■ What this task involves: Locate the line that contains "The build123d and Blender code for this object continues." in the entries below, then repeat it and every following line through the line that contains "return pin_one_square if", exactly, and no others.
----
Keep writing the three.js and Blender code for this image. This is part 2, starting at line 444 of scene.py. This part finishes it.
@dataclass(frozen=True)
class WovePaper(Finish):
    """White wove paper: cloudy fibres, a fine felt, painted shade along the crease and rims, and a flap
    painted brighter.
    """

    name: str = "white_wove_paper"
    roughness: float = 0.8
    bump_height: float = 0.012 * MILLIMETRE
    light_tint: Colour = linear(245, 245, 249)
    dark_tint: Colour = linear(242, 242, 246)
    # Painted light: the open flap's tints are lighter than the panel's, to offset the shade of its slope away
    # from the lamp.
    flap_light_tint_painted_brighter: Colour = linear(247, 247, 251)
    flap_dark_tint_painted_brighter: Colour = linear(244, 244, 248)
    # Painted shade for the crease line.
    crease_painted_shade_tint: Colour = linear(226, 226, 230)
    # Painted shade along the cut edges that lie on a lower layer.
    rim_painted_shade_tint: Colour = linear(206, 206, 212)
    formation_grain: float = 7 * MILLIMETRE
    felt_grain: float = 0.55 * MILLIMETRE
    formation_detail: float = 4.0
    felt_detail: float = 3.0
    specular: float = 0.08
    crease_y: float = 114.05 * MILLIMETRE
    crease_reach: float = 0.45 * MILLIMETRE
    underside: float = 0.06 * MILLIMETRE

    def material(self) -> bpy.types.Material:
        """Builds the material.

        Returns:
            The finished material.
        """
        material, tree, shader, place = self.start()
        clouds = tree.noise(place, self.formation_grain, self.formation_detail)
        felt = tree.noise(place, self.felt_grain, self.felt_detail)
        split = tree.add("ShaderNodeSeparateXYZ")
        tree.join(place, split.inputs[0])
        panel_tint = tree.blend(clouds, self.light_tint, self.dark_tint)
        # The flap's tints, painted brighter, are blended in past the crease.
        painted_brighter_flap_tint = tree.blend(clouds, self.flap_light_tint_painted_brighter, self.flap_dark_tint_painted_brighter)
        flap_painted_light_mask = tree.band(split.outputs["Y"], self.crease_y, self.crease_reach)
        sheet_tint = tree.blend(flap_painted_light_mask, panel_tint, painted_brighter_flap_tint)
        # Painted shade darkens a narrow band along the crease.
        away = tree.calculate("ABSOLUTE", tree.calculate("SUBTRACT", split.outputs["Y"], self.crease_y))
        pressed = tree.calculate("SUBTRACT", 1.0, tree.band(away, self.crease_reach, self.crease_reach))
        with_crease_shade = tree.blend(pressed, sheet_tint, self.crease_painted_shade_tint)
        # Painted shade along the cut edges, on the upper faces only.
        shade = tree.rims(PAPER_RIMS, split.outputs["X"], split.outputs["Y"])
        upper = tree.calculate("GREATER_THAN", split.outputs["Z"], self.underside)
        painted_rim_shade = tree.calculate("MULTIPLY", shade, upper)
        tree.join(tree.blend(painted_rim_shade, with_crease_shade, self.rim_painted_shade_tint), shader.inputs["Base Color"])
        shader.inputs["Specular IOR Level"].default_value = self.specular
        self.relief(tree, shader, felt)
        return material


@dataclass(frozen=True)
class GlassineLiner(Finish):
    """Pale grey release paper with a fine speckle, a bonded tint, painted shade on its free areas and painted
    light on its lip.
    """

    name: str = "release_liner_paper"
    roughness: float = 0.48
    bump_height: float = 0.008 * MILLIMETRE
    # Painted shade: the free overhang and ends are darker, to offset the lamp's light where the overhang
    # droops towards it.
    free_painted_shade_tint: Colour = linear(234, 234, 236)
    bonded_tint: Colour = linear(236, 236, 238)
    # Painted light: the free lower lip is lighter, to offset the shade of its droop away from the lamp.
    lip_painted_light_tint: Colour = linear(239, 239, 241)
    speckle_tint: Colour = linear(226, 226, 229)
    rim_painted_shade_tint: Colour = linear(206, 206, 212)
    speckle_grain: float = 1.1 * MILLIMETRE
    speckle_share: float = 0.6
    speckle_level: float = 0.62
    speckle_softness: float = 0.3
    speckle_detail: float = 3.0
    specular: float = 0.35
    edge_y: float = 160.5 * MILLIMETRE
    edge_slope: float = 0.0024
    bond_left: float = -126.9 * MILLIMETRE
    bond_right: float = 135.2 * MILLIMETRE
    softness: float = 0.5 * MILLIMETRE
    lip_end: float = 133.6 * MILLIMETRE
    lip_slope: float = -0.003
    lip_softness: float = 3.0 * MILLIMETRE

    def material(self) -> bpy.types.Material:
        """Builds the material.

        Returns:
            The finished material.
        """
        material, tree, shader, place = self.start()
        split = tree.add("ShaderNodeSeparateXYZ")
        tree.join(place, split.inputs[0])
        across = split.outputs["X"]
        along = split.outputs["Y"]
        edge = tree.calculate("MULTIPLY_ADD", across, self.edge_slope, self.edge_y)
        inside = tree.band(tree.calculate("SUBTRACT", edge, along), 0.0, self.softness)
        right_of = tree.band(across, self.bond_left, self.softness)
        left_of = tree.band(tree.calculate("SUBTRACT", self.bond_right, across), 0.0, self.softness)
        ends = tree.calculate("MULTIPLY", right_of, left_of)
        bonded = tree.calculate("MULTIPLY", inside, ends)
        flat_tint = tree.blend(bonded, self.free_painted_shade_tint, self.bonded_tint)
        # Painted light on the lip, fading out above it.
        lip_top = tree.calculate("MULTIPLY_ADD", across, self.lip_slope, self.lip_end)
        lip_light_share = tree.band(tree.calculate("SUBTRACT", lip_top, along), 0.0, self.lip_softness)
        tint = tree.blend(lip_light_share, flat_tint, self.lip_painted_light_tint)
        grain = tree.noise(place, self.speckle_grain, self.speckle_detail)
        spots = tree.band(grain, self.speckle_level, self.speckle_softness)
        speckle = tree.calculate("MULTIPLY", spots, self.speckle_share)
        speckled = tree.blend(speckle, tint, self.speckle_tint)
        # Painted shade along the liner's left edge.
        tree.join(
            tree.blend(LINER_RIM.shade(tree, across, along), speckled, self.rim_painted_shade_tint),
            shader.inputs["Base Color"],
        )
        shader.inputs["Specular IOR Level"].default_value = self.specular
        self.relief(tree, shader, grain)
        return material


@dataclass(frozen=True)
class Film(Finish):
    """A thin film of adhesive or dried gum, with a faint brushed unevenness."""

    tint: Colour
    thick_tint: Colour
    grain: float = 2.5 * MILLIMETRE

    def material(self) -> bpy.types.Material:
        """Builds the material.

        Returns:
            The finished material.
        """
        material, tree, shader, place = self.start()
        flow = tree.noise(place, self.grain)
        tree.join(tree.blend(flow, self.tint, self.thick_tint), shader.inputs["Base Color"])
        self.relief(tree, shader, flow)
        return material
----
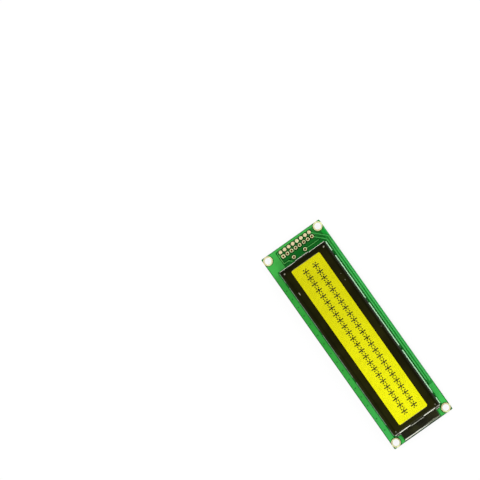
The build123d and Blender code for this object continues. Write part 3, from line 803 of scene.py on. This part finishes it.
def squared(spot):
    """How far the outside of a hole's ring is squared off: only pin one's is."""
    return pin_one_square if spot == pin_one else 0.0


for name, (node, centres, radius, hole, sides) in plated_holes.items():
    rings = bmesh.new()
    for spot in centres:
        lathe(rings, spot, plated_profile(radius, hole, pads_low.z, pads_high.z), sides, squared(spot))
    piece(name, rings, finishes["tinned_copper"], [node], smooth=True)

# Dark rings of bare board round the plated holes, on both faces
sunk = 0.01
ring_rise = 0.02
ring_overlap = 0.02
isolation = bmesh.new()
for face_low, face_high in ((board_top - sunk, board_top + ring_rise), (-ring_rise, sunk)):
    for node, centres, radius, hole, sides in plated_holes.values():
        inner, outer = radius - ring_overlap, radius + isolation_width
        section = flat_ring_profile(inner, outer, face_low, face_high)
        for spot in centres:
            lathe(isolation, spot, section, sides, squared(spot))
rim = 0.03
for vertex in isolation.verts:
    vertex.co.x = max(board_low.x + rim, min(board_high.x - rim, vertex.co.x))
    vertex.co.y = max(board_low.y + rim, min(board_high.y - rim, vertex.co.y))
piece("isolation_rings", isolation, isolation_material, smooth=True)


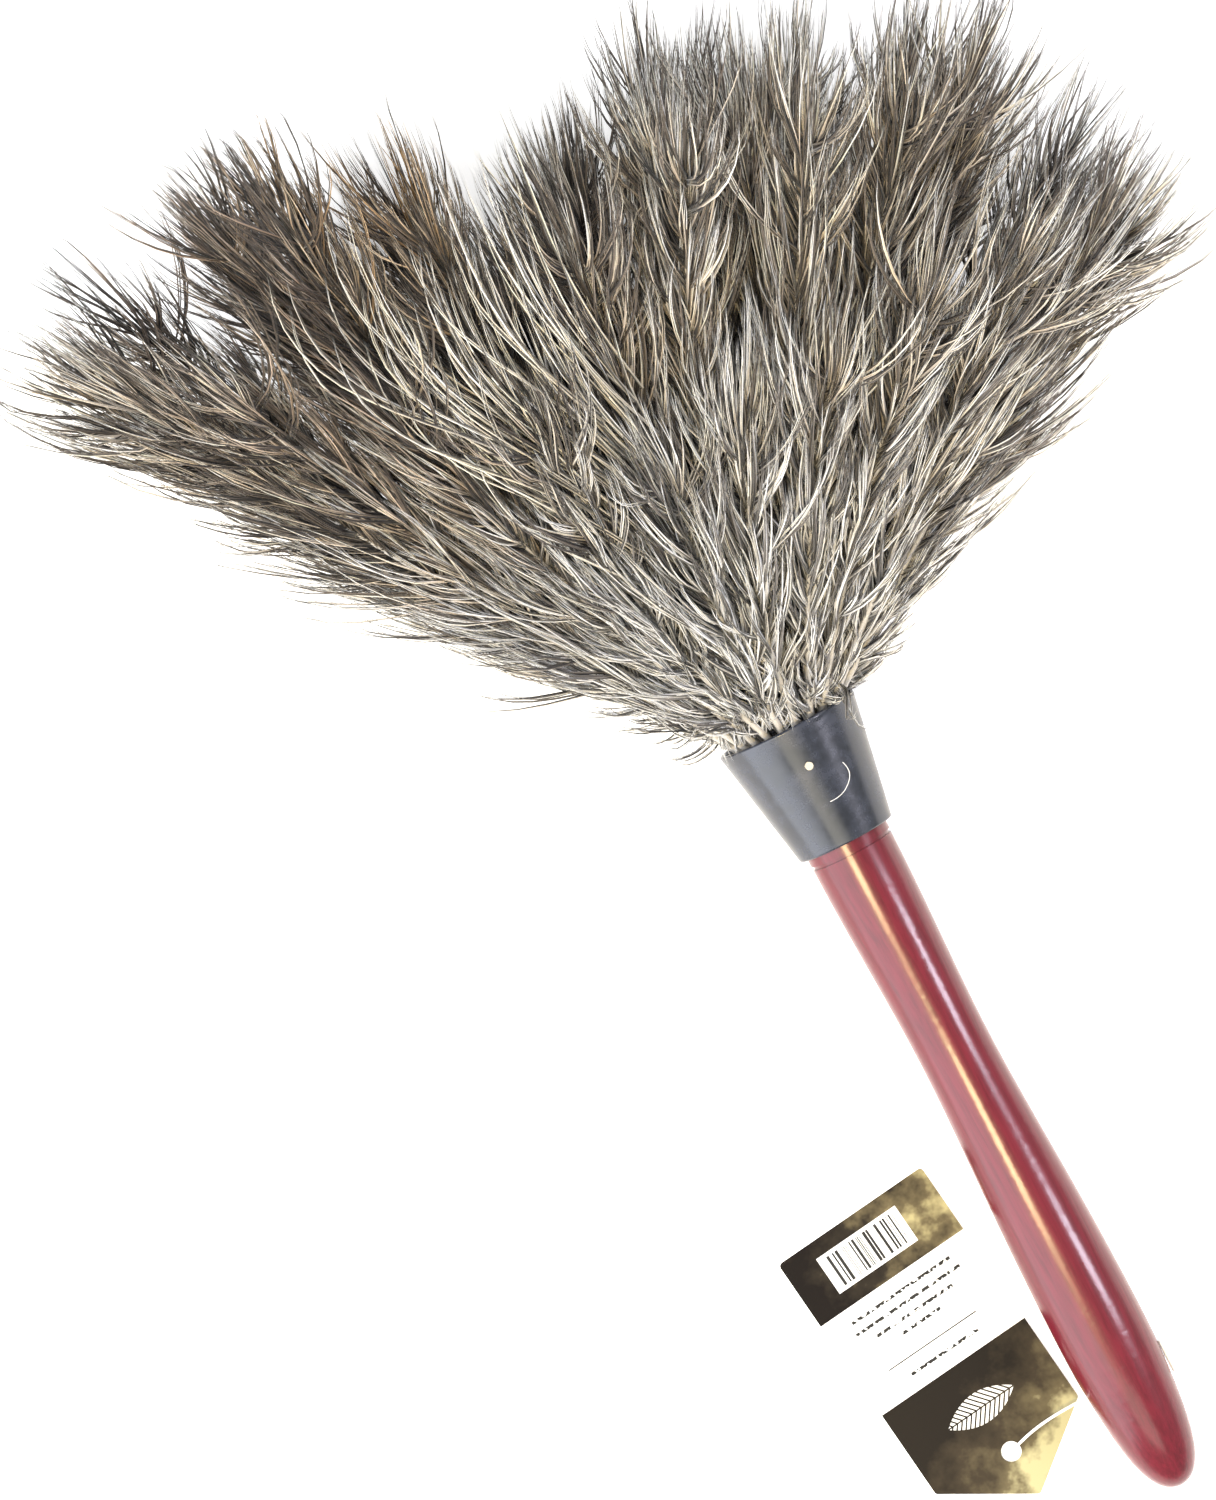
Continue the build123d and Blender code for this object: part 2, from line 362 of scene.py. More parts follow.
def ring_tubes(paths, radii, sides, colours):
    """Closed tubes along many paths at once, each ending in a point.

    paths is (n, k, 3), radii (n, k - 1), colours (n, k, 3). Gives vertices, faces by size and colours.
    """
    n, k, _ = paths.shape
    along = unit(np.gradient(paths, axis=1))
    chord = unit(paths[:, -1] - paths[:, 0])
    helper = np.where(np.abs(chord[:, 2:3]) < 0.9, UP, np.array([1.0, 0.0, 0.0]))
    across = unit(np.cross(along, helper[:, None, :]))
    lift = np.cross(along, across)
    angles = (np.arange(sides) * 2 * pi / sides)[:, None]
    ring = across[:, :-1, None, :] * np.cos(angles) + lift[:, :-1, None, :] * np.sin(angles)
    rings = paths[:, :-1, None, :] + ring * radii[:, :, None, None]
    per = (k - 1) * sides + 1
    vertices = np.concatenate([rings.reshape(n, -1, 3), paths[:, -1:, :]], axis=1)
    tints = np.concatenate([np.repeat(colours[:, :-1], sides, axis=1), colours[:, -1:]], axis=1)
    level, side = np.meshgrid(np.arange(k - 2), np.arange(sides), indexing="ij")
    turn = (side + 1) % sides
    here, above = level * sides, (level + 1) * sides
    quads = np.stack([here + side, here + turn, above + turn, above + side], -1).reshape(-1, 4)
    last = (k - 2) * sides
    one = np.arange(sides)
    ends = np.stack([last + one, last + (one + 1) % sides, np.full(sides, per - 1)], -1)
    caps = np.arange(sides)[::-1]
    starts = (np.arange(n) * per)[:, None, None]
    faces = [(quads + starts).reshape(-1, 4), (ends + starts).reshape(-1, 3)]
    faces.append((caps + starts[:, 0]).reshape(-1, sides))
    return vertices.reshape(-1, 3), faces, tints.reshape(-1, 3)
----
■ Full solution:
The build123d and Blender code for this object continues. Write part 3, from line 803 of scene.py on. This part finishes it.
def squared(spot):
    """How far the outside of a hole's ring is squared off: only pin one's is."""
    return pin_one_square if spot == pin_one else 0.0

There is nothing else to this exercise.